- CHALLENGE -
Take the listing and print it in full, exactly as given.

- GIVEN DATA -
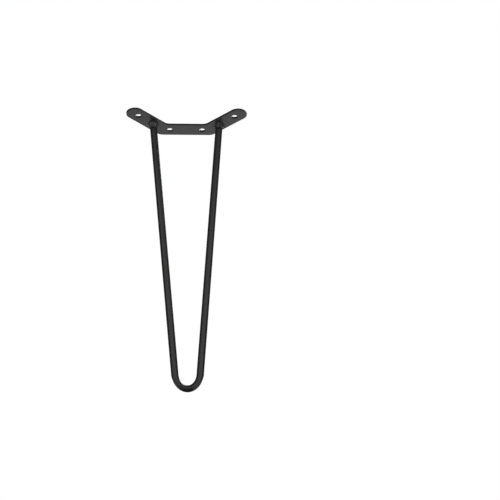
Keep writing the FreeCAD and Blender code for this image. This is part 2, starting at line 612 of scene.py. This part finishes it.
    def shape(self) -> bmesh.types.BMesh:
        """Models the plate: outline, mirror image, thickness, rounded edges, holding loops.

        Returns:
            The mesh.
        """
        mesh = bmesh.new()
        self.draw_right_half(mesh)
        bmesh.ops.triangle_fill(mesh, use_beauty=True, edges=mesh.edges[:], normal=UP)
        bmesh.ops.mirror(
            mesh,
            geom=mesh.verts[:] + mesh.edges[:] + mesh.faces[:],
            axis="X",
            merge_dist=MERGE_DISTANCE,
        )
        pulled = bmesh.ops.extrude_face_region(mesh, geom=mesh.faces[:])
        bmesh.ops.translate(mesh, verts=verts_of(pulled["geom"]), vec=-UP * self.thickness)
        bmesh.ops.recalc_face_normals(mesh, faces=mesh.faces)
        for of_holes, offset, segments in (
            (False, self.edge_round, self.edge_steps),
            (True, self.hole_edge_round, self.hole_edge_steps),
        ):
            bmesh.ops.bevel(
                mesh,
                geom=self.rims(mesh, of_holes),
                offset=offset,
                offset_type="OFFSET",
                affect="EDGES",
                segments=segments,
                profile=0.5,
                material=-1,
            )
        flat = [face for face in mesh.faces if abs(face.normal.z) > self.least_flatness]
        bmesh.ops.inset_region(
            mesh, faces=flat, thickness=self.holding_loop, use_even_offset=True
        )
        return mesh


@dataclass(frozen=True)
class BentBar(LegPiece):
    """The round bar, bent cold into a hairpin, with its ends cut flush under the plate.

    Attributes:
        plate: The plate that it is welded to.
        diameter: The bar's diameter.
        overall_height: From the top face of the plate to the lowest point of the foot.
        splay: How far the hairpin leans out from upright.
        seat_along_wing: From the bend of the plate to the centre of a bar end.
        seat_offset: How far the bar ends sit off the wing's centreline.
        foot_half_width: How far the foot's half oval reaches to each side, at the bar's centre.
        foot_depth: How far it reaches down.
        thinning: How much thickness the stretched outer side of the bend loses.
        thinning_run: The angle of bend over which the thinning comes in.
        around: The number of faces round the bar.
        bend_steps: The number of rings in the bend.
        leg_rings: The number of rings in each straight leg.
    """

    plate: MountingPlate = MountingPlate()
    node: str = "hairpin_rod"
    finish: PowderCoat = PowderCoat("coat_on_bar", shift=(0.31, 0.12, 0.07))
    diameter: float = 0.010
    overall_height: float = 0.400
    splay: float = math.radians(6)
    seat_along_wing: float = 0.019
    seat_offset: float = 0.001
    foot_half_width: float = 0.017
    foot_depth: float = 0.022
    thinning: float = 0.0007
    thinning_run: float = math.radians(15)
    around: int = 64
    bend_steps: int = 84
    leg_rings: int = 40

    @property
    def radius(self) -> float:
        """The bar's radius."""
        return self.diameter / 2

    @property
    def down(self) -> Vector:
        """The direction down the leaning plane of the hairpin."""
        return Vector((0.0, math.sin(self.splay), -math.cos(self.splay)))

    @property
    def outward(self) -> Vector:
        """The normal of the leaning plane."""
        return Vector((0.0, math.cos(self.splay), math.sin(self.splay)))

    @property
    def underside(self) -> float:
        """The height of the plate's underside."""
        return -self.plate.thickness

    @property
    def seat(self) -> Vector:
        """The place of the right bar end on the plate.

        Returns:
            The centre of the bar's end, in the plate's underside.
        """
        place = (
            self.plate.wing_bend
            + self.plate.wing_out * self.seat_along_wing
            + self.plate.wing_far_side * self.seat_offset
        )
        return Vector((place.x, place.y, self.underside))

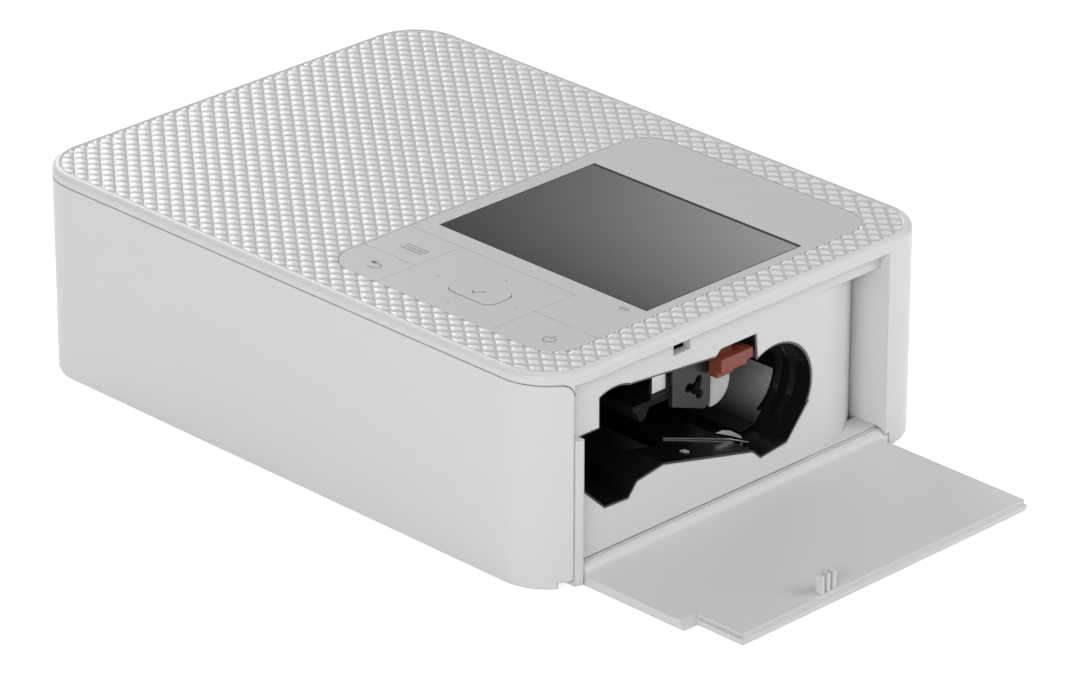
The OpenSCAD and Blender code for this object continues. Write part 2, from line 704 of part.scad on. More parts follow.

- ANSWER TO THE TASK -
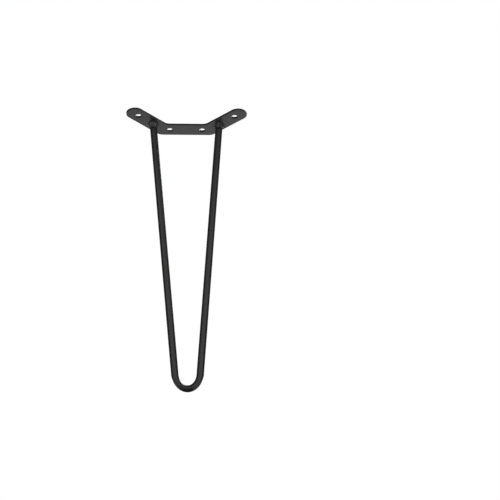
Keep writing the FreeCAD and Blender code for this image. This is part 2, starting at line 612 of scene.py. This part finishes it.
    def shape(self) -> bmesh.types.BMesh:
        """Models the plate: outline, mirror image, thickness, rounded edges, holding loops.

        Returns:
            The mesh.
        """
        mesh = bmesh.new()
        self.draw_right_half(mesh)
        bmesh.ops.triangle_fill(mesh, use_beauty=True, edges=mesh.edges[:], normal=UP)
        bmesh.ops.mirror(
            mesh,
            geom=mesh.verts[:] + mesh.edges[:] + mesh.faces[:],
            axis="X",
            merge_dist=MERGE_DISTANCE,
        )
        pulled = bmesh.ops.extrude_face_region(mesh, geom=mesh.faces[:])
        bmesh.ops.translate(mesh, verts=verts_of(pulled["geom"]), vec=-UP * self.thickness)
        bmesh.ops.recalc_face_normals(mesh, faces=mesh.faces)
        for of_holes, offset, segments in (
            (False, self.edge_round, self.edge_steps),
            (True, self.hole_edge_round, self.hole_edge_steps),
        ):
            bmesh.ops.bevel(
                mesh,
                geom=self.rims(mesh, of_holes),
                offset=offset,
                offset_type="OFFSET",
                affect="EDGES",
                segments=segments,
                profile=0.5,
                material=-1,
            )
        flat = [face for face in mesh.faces if abs(face.normal.z) > self.least_flatness]
        bmesh.ops.inset_region(
            mesh, faces=flat, thickness=self.holding_loop, use_even_offset=True
        )
        return mesh


@dataclass(frozen=True)
class BentBar(LegPiece):
    """The round bar, bent cold into a hairpin, with its ends cut flush under the plate.

    Attributes:
        plate: The plate that it is welded to.
        diameter: The bar's diameter.
        overall_height: From the top face of the plate to the lowest point of the foot.
        splay: How far the hairpin leans out from upright.
        seat_along_wing: From the bend of the plate to the centre of a bar end.
        seat_offset: How far the bar ends sit off the wing's centreline.
        foot_half_width: How far the foot's half oval reaches to each side, at the bar's centre.
        foot_depth: How far it reaches down.
        thinning: How much thickness the stretched outer side of the bend loses.
        thinning_run: The angle of bend over which the thinning comes in.
        around: The number of faces round the bar.
        bend_steps: The number of rings in the bend.
        leg_rings: The number of rings in each straight leg.
    """

    plate: MountingPlate = MountingPlate()
    node: str = "hairpin_rod"
    finish: PowderCoat = PowderCoat("coat_on_bar", shift=(0.31, 0.12, 0.07))
    diameter: float = 0.010
    overall_height: float = 0.400
    splay: float = math.radians(6)
    seat_along_wing: float = 0.019
    seat_offset: float = 0.001
    foot_half_width: float = 0.017
    foot_depth: float = 0.022
    thinning: float = 0.0007
    thinning_run: float = math.radians(15)
    around: int = 64
    bend_steps: int = 84
    leg_rings: int = 40

    @property
    def radius(self) -> float:
        """The bar's radius."""
        return self.diameter / 2

    @property
    def down(self) -> Vector:
        """The direction down the leaning plane of the hairpin."""
        return Vector((0.0, math.sin(self.splay), -math.cos(self.splay)))

    @property
    def outward(self) -> Vector:
        """The normal of the leaning plane."""
        return Vector((0.0, math.cos(self.splay), math.sin(self.splay)))

    @property
    def underside(self) -> float:
        """The height of the plate's underside."""
        return -self.plate.thickness

    @property
    def seat(self) -> Vector:
        """The place of the right bar end on the plate.

        Returns:
            The centre of the bar's end, in the plate's underside.
        """
        place = (
            self.plate.wing_bend
            + self.plate.wing_out * self.seat_along_wing
            + self.plate.wing_far_side * self.seat_offset
        )
        return Vector((place.x, place.y, self.underside))

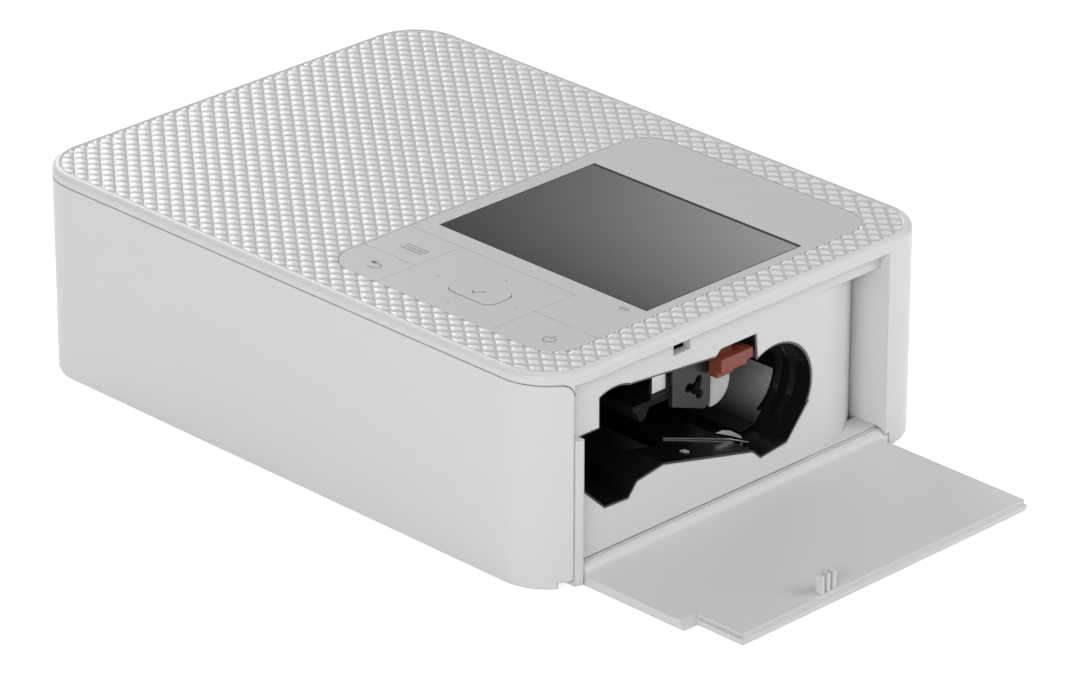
The OpenSCAD and Blender code for this object continues. Write part 2, from line 704 of part.scad on. More parts follow.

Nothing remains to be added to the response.